Having established a robust non‑commutative de Rham complex (Ω⁎(A), d, B), the paper turns to the Gauss‑Manin connection. Let R be a smooth commutative k‑algebra that serves as a parameter space, and consider the R‑linear extension C⁎(A,R)=C⁎(A)⊗ₖR. The connection ∇ is defined on this family by the formula

 ∇ = d_R⊗1 + 1⊗d + u·B,

where d_R is the ordinary de Rham differential on R and u is a formal variable of degree –2. The crucial flatness condition ∇²=0 follows from the identities b²=0, B²=0 and the mixed relation bB+Bb=0 in the cyclic bicomplex, together with the fact that d_R²=0. This flat connection therefore endows the periodic cyclic homology HP₍*₎(A) with a natural “variation of Hodge structure’’ over Spec R, exactly mirroring the classical Gauss‑Manin connection on the de Rham cohomology of a smooth family of varieties.

To illustrate the theory, the author works out two non‑trivial examples. The first is the non‑commutative two‑torus A_θ, where θ∈ℝ. By explicitly computing Ω⁎(A_θ) and the action of ∇, the paper shows that the resulting connection coincides with the usual Gauss‑Manin connection on the ordinary torus after passing to the commutative limit θ→0. The second example is the quantum plane ℂ_q, where the deformation parameter q introduces non‑trivial commutation relations between coordinates. In this case the B‑operator acquires q‑dependent correction terms, yet the flatness of ∇ persists, confirming that the construction is stable under deformation quantization.

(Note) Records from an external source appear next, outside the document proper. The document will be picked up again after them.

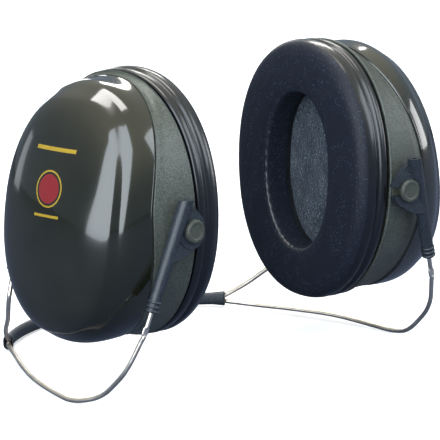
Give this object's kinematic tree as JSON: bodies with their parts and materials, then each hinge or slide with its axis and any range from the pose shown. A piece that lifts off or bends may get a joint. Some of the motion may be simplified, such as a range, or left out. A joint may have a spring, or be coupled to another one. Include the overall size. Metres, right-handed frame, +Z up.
{
  "type": "hearing protection earmuffs",
  "caption": "Neckband hearing protection earmuffs: oval ear cups with ring cushions on pivot studs, sliding arms, spring wires and a neck sleeve.",
  "frame": {"origin": "on the ground under the middle of the set's box, which stands on its two front wire loops and its neck sleeve", "axes": "+X to the wearer's left, -Y to the wearer's front, +Z up"},
  "size_m": [0.1858, 0.1348, 0.1228],
  "materials": {
    "gloss_cover": "polished very dark olive moulding",
    "textured_shell": "fine spark-eroded texture, dark olive grey-green",
    "cushion_skin": "blue-black vinyl skin, micro-grained on the ear face and smooth at the side",
    "black_plastic": "plain black moulding",
    "foam": "open-cell grey-blue foam with pale specks",
    "stud_plastic": "fine texture, dark olive",
    "arm_plastic": "satin black moulding with a faint grain",
    "spring_steel": "bright drawn stainless wire",
    "sleeve_vinyl": "satin blue-black vinyl tube"
  },
  "bodies": {
    "neckband": {"neck_sleeve": "sleeve_vinyl", "front_band_wire": "spring_steel", "rear_band_wire": "spring_steel"},
    "left_wires": {"front_wire_left": "spring_steel", "rear_wire_left": "spring_steel"},
    "left_front_arm": {"front_arm_left": "arm_plastic"},
    "left_rear_arm": {"rear_arm_left": "arm_plastic"},
    "left_cup": {"cup_shell_left": "textured_shell", "cup_cover_left": "gloss_cover", "ear_cushion_left": "cushion_skin", "cushion_plate_left": "black_plastic", "foam_liner_left": "foam", "front_stud_left": "stud_plastic", "rear_stud_left": "stud_plastic"},
    "right_wires": {"front_wire_right": "spring_steel", "rear_wire_right": "spring_steel"},
    "right_front_arm": {"front_arm_right": "arm_plastic"},
    "right_rear_arm": {"rear_arm_right": "arm_plastic"},
    "right_cup": {"cup_shell_right": "textured_shell", "cup_cover_right": "gloss_cover", "ear_cushion_right": "cushion_skin", "cushion_plate_right": "black_plastic", "foam_liner_right": "foam", "front_stud_right": "stud_plastic", "rear_stud_right": "stud_plastic"}
  },
  "joints": [
    {"name": "left_opening", "type": "hinge", "parent": "neckband", "child": "left_wires", "pos_m": [0.0565, 0.04243, 0.00368], "axis": [0, 0.0506, 0.9987], "range_deg": [-4, 28], "stiffness_Nm_per_rad": 1.7},
    {"name": "left_height", "type": "slide", "parent": "left_wires", "child": "left_front_arm", "axis": [-0.2983, -0.0834, 0.9508], "range_m": [-0.005, 0.012]},
    {"name": "left_rear_height", "type": "slide", "parent": "left_wires", "child": "left_rear_arm", "axis": [-0.2905, 0.1205, 0.9492], "range_m": [-0.0052, 0.0122]},
    {"name": "left_tilt", "type": "hinge", "parent": "left_front_arm", "child": "left_cup", "pos_m": [0.05723, -0.02144, 0.06709], "axis": [0.0515, 0.9974, -0.0505], "range_deg": [-8, 8]},
    {"name": "right_opening", "type": "hinge", "parent": "neckband", "child": "right_wires", "pos_m": [-0.0565, 0.04243, 0.00368], "axis": [0, -0.0506, -0.9987], "range_deg": [-4, 28], "stiffness_Nm_per_rad": 1.7},
    {"name": "right_height", "type": "slide", "parent": "right_wires", "child": "right_front_arm", "axis": [0.2983, -0.0834, 0.9508], "range_m": [-0.005, 0.012]},
    {"name": "right_rear_height", "type": "slide", "parent": "right_wires", "child": "right_rear_arm", "axis": [0.2905, 0.1205, 0.9492], "range_m": [-0.0052, 0.0122]},
    {"name": "right_tilt", "type": "hinge", "parent": "right_front_arm", "child": "right_cup", "pos_m": [-0.05723, -0.02144, 0.06709], "axis": [0.0515, -0.9974, 0.0505], "range_deg": [-8, 8]}
  ],
  "couplings": [
    {"joint": "left_rear_height", "follows": "left_height", "ratio": 0.99083},
    {"joint": "right_rear_height", "follows": "right_height", "ratio": 0.99083}
  ]
}
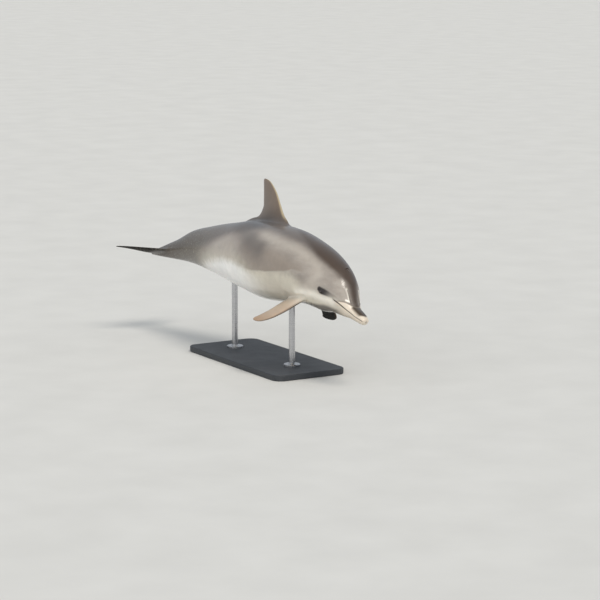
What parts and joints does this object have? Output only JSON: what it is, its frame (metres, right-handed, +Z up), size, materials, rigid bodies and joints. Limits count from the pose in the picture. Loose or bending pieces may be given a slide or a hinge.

In summary, the article achieves three major objectives: (1) it clarifies the relationship between operadic and explicit A∞‑based formulations of non‑commutative calculus; (2) it constructs a flat Gauss‑Manin connection on families of non‑commutative algebras, thereby extending the classical Hodge‑de Rham picture to the non‑commutative realm; and (3) it validates the theory through concrete calculations on deformed geometric objects. This work therefore bridges a gap between abstract homotopical algebra and concrete non‑commutative geometry, opening avenues for further exploration of non‑commutative Hodge theory, deformation quantization, and the study of moduli spaces of non‑commutative algebras.